World Suicide Prevention Day

Today is World Suicide Prevention Day. Just watch the media work strenuously to deny the elephant in the room – the fact that most suicides involve ordinary Australian blokes, often facing family breakup and the devastating consequences of divorce for men.

Boy, do they work hard to find stories that avoid talking about that.

Here’s the ABC talking about international students with mental health problems.

SBS talking about mental health problems.
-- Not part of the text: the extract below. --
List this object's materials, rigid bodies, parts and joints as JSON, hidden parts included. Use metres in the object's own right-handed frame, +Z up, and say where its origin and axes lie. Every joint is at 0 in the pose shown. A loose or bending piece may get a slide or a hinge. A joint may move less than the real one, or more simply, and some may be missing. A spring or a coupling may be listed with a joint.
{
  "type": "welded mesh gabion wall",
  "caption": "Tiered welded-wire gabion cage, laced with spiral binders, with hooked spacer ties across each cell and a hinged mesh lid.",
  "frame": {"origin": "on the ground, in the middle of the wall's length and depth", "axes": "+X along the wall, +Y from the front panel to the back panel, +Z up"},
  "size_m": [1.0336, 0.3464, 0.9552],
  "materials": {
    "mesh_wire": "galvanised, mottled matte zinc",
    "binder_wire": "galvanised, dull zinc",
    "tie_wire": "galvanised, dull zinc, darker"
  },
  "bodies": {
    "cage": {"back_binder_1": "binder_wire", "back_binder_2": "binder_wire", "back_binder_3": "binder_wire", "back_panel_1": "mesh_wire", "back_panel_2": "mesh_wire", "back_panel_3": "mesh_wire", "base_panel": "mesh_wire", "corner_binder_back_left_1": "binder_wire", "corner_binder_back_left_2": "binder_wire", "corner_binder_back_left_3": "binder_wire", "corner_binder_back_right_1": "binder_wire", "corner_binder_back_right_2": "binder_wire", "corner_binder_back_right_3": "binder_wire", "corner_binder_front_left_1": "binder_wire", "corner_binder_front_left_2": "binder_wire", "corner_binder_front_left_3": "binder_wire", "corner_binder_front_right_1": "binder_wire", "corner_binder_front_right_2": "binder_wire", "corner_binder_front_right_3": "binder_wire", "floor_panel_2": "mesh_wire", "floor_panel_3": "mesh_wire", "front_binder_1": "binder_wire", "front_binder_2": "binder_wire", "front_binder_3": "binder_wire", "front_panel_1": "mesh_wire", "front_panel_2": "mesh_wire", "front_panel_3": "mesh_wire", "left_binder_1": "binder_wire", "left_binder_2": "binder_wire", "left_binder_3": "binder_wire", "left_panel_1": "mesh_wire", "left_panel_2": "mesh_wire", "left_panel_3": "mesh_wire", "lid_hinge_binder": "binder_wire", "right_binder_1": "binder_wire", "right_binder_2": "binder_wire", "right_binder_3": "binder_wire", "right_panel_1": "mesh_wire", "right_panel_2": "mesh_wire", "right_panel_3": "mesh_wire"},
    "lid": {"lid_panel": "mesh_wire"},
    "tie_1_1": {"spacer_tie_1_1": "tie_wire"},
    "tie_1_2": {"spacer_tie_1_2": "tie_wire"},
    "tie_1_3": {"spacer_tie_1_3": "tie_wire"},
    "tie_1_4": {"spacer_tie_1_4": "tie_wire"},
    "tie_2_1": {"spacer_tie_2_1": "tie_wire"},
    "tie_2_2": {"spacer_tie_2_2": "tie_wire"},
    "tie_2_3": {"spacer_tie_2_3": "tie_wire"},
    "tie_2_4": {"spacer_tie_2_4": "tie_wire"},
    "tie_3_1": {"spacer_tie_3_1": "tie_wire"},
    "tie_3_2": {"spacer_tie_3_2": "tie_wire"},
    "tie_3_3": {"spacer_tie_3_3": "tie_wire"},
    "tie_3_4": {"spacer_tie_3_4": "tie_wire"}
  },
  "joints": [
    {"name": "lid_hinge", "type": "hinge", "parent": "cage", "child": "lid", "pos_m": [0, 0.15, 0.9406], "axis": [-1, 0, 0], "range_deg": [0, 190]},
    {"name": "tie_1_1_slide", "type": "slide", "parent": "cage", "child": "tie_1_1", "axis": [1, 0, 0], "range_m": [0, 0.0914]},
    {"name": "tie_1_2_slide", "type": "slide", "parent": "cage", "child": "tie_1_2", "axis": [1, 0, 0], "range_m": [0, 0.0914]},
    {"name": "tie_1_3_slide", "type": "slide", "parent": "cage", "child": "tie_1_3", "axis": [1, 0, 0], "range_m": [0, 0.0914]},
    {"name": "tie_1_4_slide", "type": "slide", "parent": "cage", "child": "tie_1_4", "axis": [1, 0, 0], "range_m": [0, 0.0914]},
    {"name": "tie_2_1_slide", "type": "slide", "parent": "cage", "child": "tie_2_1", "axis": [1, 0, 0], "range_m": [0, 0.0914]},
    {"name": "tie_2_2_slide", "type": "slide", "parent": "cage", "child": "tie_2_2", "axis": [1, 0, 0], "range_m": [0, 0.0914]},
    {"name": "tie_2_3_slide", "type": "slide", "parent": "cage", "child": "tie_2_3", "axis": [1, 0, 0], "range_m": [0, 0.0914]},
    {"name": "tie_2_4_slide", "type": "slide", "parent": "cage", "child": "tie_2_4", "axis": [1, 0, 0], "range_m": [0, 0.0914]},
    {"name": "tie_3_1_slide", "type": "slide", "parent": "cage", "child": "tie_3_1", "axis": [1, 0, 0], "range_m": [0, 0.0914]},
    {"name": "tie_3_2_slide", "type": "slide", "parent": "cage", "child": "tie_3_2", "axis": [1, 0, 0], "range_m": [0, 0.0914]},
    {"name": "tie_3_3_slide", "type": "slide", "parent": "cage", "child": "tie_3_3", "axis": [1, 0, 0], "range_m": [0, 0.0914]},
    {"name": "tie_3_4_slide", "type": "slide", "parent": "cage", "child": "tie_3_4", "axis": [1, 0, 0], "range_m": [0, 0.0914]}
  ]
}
The Guardian writing about debt, isolation and loneliness.

I wrote recently for the Australian Financial Review about the fact that most of the six men who kill themselves in Australia every day don’t have a mental health problem, yet our governments are determined to ignore this fact. https://www.afr.com/policy/health-and-education/whitewashing-the-truth-of-why-men-kill-themselves-20190709-p525iu

Our new female National Suicide Prevention Officer, Christine Morgan, has mental health expertise and is constantly stressing the mental health angle, never acknowledging men have real reasons to feel depressed facing the loss of their children, false allegations of violence, loss of their homes and assets and huge legal fees.
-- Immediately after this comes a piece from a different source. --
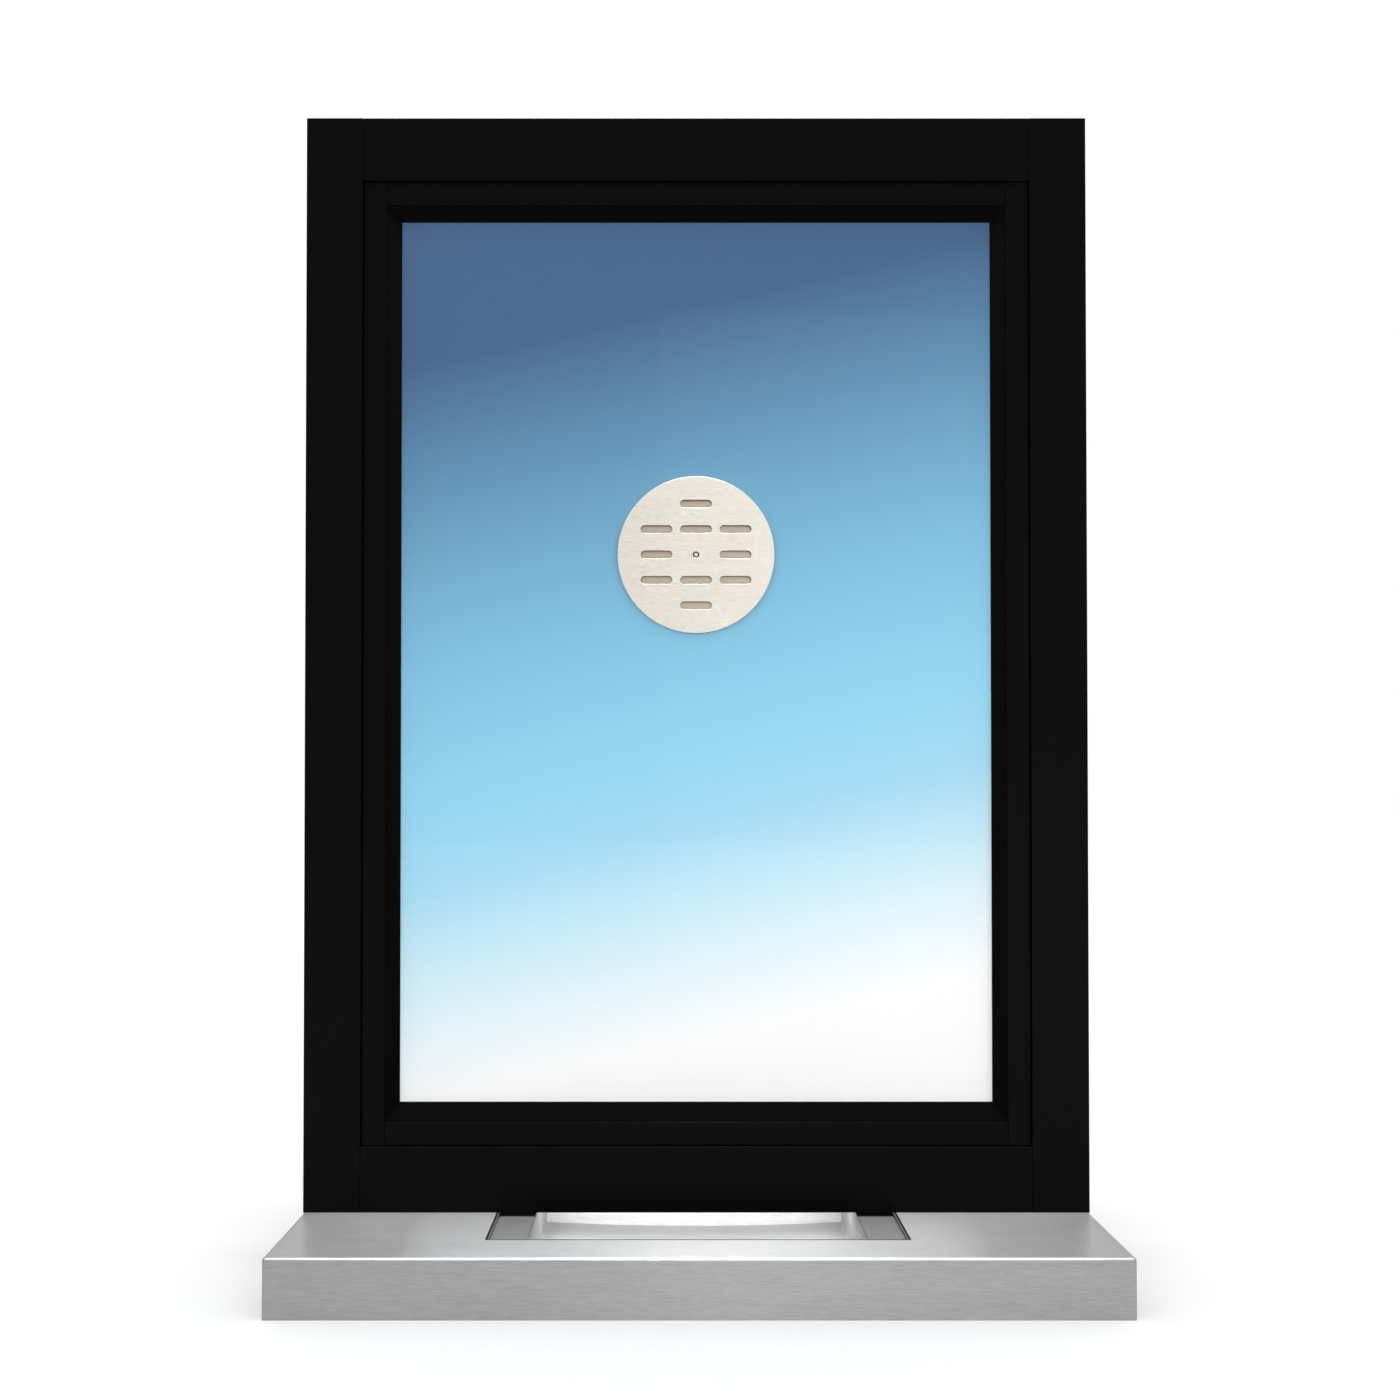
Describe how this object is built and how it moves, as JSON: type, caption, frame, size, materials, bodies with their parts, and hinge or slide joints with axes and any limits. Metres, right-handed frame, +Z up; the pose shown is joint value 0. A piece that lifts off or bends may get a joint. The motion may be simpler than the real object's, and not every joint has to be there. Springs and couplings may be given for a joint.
{
  "type": "ticket window",
  "caption": "Fixed ticket window: dark aluminium frame, tinted pane with a steel speak-through, on a brushed stainless counter shelf with a recessed deal tray.",
  "frame": {"origin": "under the middle of the shelf, level with the bottom of its lips", "axes": "+X along the counter, to the customer's right; +Y from the customer's side to the clerk's side; +Z up"},
  "size_m": [0.762, 0.457, 1.121],
  "materials": {
    "frame": "dark satin anodised",
    "steel": "brushed",
    "glass": "clear, blue tint",
    "gasket": "matte"
  },
  "bodies": {
    "root": {"left_jamb": "frame", "right_jamb": "frame", "head_rail": "frame", "sill_rail": "frame", "left_stop": "frame", "right_stop": "frame", "head_stop": "frame", "sill_stop": "frame", "left_outside_gasket": "gasket", "right_outside_gasket": "gasket", "head_outside_gasket": "gasket", "sill_outside_gasket": "gasket", "left_inside_gasket": "gasket", "right_inside_gasket": "gasket", "head_inside_gasket": "gasket", "sill_inside_gasket": "gasket", "left_setting_block": "gasket", "right_setting_block": "gasket", "speaker_grommet": "gasket", "glass_pane": "glass", "speaker_outer_plate": "steel", "speaker_inner_plate": "steel", "speaker_baffle": "steel", "speaker_spacer": "steel", "speaker_post": "steel", "speaker_nut": "steel", "counter_shelf": "steel", "deal_tray": "steel"}
  },
  "joints": []
}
Thursday is RUOK day and we’ll see more media stories urging people to try to persuade people to open up about their problems. A fine idea but still avoids the vital question of why we are doing nothing about prevention of suicide in men dealing with the key risk area – relationship breakup.

Organisations like DadsinDistress have for decades provided support for fathers in this situation yet they constantly battle for government support – while money pours out for all sorts of suicide initiatives which fail to address the central problem.

Where are all the journalists who happily lobby for funds for all sorts of good causes? Why don’t men matter?